■ TASK STATEMENT:
Report all lines holding "type".

■ EXTRACTED ENTRIES:
>> begin

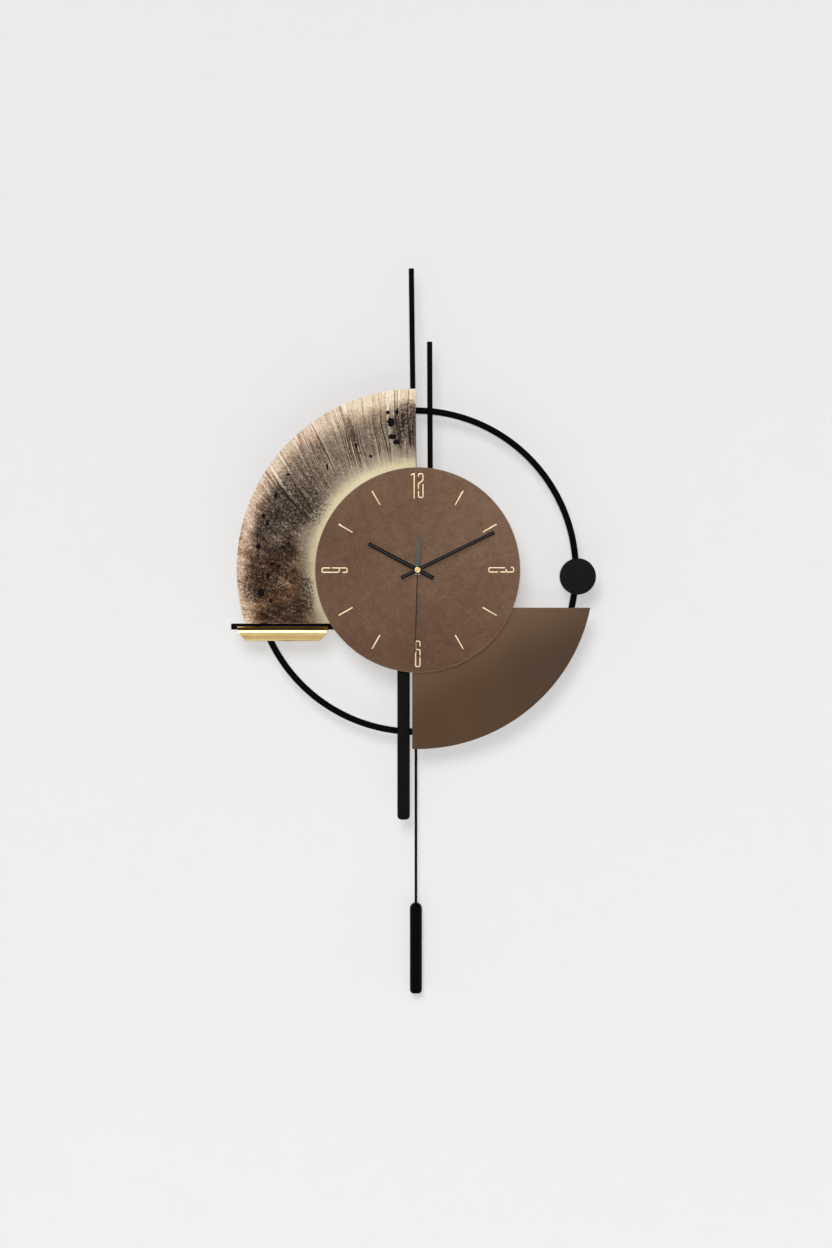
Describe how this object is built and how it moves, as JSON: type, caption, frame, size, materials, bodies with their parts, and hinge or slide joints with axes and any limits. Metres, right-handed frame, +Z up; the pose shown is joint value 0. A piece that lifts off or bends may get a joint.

>> end
>> begin

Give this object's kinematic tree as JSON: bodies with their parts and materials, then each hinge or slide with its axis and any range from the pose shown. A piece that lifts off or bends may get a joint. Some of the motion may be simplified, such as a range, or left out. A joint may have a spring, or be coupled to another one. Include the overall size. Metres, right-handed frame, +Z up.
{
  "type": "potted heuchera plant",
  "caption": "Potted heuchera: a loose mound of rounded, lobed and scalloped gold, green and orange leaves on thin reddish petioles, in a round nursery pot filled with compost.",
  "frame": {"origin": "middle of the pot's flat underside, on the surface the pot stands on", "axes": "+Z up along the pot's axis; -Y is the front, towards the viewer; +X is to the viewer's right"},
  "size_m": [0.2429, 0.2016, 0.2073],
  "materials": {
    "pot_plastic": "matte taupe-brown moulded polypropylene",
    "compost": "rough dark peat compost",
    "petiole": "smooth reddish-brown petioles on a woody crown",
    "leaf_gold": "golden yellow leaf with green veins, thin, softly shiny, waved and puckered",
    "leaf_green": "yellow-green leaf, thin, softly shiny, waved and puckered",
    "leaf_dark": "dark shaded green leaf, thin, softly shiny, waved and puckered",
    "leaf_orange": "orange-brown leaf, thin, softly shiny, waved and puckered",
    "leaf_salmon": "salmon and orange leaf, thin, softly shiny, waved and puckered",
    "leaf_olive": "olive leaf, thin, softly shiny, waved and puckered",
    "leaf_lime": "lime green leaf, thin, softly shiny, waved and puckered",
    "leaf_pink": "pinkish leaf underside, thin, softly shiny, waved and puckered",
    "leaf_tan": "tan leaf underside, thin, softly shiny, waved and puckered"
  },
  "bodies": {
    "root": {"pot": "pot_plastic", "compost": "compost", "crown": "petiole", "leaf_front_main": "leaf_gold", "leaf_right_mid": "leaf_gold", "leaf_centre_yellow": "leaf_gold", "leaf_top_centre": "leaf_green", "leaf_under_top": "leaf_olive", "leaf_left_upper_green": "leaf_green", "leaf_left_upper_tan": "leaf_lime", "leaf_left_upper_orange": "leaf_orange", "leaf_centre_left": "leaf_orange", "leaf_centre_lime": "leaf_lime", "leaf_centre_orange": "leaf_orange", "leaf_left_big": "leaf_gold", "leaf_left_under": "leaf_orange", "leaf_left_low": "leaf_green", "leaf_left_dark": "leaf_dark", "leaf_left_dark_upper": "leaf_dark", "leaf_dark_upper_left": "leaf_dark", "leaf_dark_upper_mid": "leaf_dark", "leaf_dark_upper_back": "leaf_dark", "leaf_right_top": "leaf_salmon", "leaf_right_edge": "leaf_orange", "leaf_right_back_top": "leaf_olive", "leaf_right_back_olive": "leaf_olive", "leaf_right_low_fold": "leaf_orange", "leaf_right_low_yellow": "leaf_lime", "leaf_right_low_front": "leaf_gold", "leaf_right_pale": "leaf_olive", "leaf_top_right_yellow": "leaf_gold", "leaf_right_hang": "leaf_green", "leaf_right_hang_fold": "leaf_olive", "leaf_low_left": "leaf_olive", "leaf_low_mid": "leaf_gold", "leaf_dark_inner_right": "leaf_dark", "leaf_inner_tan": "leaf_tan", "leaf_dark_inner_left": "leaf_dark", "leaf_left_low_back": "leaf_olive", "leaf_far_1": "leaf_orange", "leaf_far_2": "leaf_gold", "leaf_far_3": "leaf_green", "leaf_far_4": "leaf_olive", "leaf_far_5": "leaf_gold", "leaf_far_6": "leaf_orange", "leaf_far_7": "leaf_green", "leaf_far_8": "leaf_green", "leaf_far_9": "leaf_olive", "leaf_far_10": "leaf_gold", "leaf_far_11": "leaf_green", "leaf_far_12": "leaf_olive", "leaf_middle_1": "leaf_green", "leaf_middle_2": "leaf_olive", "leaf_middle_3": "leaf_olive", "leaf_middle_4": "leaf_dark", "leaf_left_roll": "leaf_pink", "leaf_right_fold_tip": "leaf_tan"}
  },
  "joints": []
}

>> end

■ ANSWER TO THIS TASK:
Describe how this object is built and how it moves, as JSON: type, caption, frame, size, materials, bodies with their parts, and hinge or slide joints with axes and any limits. Metres, right-handed frame, +Z up; the pose shown is joint value 0. A piece that lifts off or bends may get a joint.
  "type": "potted heuchera plant",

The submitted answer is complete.